Take First Glimpse of USAF B-21 Raider, Latest Nuclear Stealth Bomber
Image:USAF

The United States Air Force (USAF) has unveiled the first photographs of the Northrop Grumman B-21 Raider bomber in flight.

These images were captured during test flights conducted by the B-21 Combined Test Force at Edwards Air Force Base, marking a significant milestone in the development of this sixth-generation aircraft.

Currently undergoing flight tests in California, the B-21 Raider represents the next generation of stealth bombers.
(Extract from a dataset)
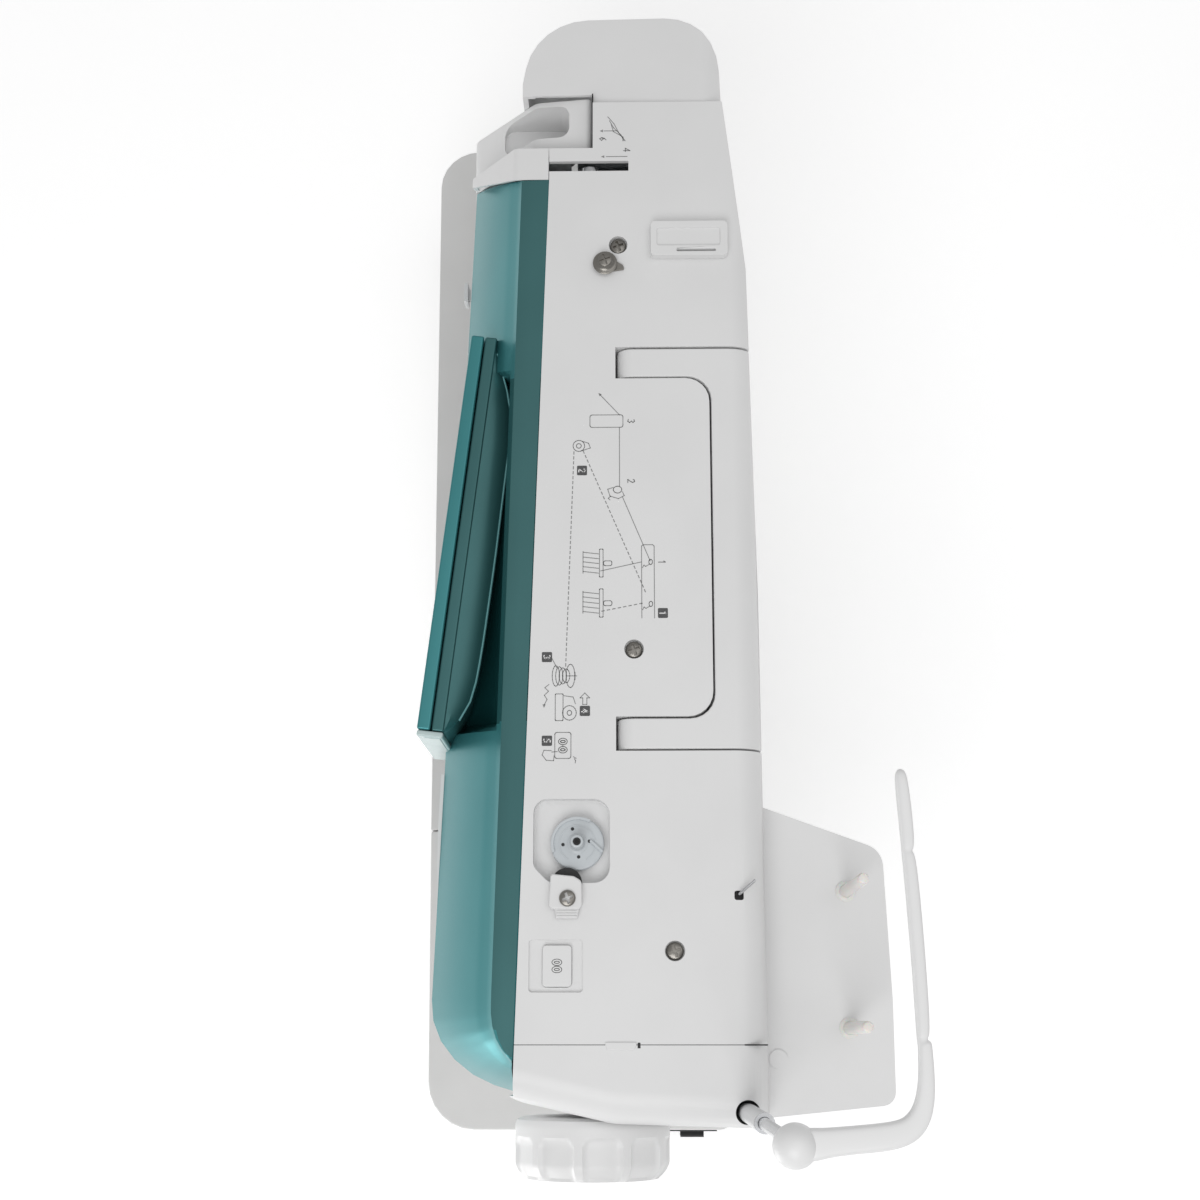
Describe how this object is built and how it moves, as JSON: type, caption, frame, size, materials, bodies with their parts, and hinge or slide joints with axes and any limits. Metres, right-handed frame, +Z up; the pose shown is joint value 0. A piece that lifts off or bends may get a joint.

With an estimated cost of around $700 million per aircraft, the B-21 Raider is poised to become a crucial component of the USAF’s arsenal for conventional Long Range Strike missions.

According to Air Force briefings, the B-21 Raider will form part of a comprehensive family of systems, encompassing Intelligence, Surveillance, and Reconnaissance capabilities, electronic warfare, communication systems, and more. Notably, the bomber will be nuclear-capable and adaptable for both manned and unmanned operations.

It boasts the flexibility to deploy a wide array of stand-off and direct-attack munitions, ensuring versatility in various combat scenarios. One of the B-21’s distinguishing features is its extensive integration of digital technology, as highlighted in discussions held during a Senate Armed Services Committee hearing.

Designed with an open systems architecture, the B-21 Raider is built to swiftly incorporate emerging technologies, ensuring its effectiveness against evolving threats over time. The B-21 Raider is slated to replace the aging B-1 Lancer and B-2 Spirit bombers, bolstering US national security objectives and providing reassurance to allies and partners worldwide.